The girls and I left the burger joint. Technically, the restaurant had already closed.

Outside, scuffing the cobble-stoned sidewalk: “A pathway?”

Oh, the looks Lynn can give.

We moved to some curbside seating.

Garland. Imagine condoms decking the gymnasiums of Sadie Hawkins dances.

Caitlin said “streamer.” We all loved “streamer,” so onomonopia. Screamer. Stream—we could have gone on. Instead, we went home.

Proposals for the collective noun for condoms are still trickling in. Two days after the burger joint, a sea of people turn out for a free concert in the park. We pass Hannah, who’s heard about our talk. “A reel!” she shouts. She turns back. “Or a ream!”

When Nina comes to visit Lynn, she says “a skein.” Nina had earlier texted “yard.” She wonders. Perhaps you can buy condoms by the yard. At JoAnn’s Fabrics? (She discovers you can buy rulered condoms.)

Matt, someone freshly minted from comedy school: “A compromise of condoms.”

James, our department chair, seconds magazine. Might be bandolier. Might be gang bang.

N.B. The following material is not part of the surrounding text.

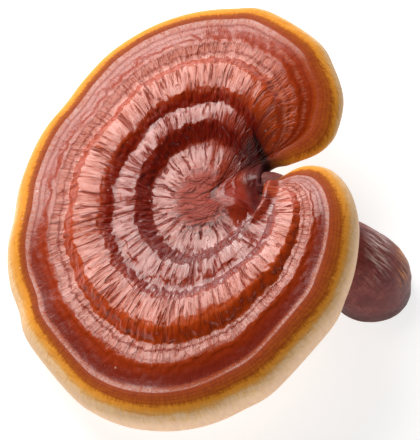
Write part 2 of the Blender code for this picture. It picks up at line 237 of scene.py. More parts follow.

My boyfriend recommends a weekend of condoms.

After I’ve explained myself to Joel, a potter who experiments with form: “Then shouldn’t it be an essay of condoms?”

Look how we play with our language. How it putties in our hands. Is our favorite toy, even. Our heartsong out loud. This is how we wax. 

Lipton signs off in his introduction:

I have two earnest hopes: one, that the evangelist tone of this preface will be forgiven; and, two, that a few from Parts III and IV—and even from Part V—will stick to our ribs and be ingested into our speech. If they do, it isn’t just that we will be able to turn to someone and coolly and correctly say, “Look—a charm of finches.” What is more important is that a charm of poetry will have slipped quietly into our lives.

Well, that’s right.

One of my professors has tendered a gross. 4th grade, his friend reaches into a drawer of his father’s nightstand and pulls out what I imagine that father calls rubbers. That friend grows up to be a man who says they’re a gross of condoms, so economic. He grows up, in fact, to become a condom distributor. “Gross” is a purveyor’s word. A gross of bottle rockets or could be anything—whatever’s selling.

Right now, Fifty Shades of Grey is bestselling. Caitlin refers me to Chapter 8. Christian Grey “opens the top drawer of the chest and removes a packet of condoms.” My knee-jerk response is, since E.L. James is saying packet, I’m against it.

It is not poetry. Not what you hear as tuning in the narrow corridors of your bones.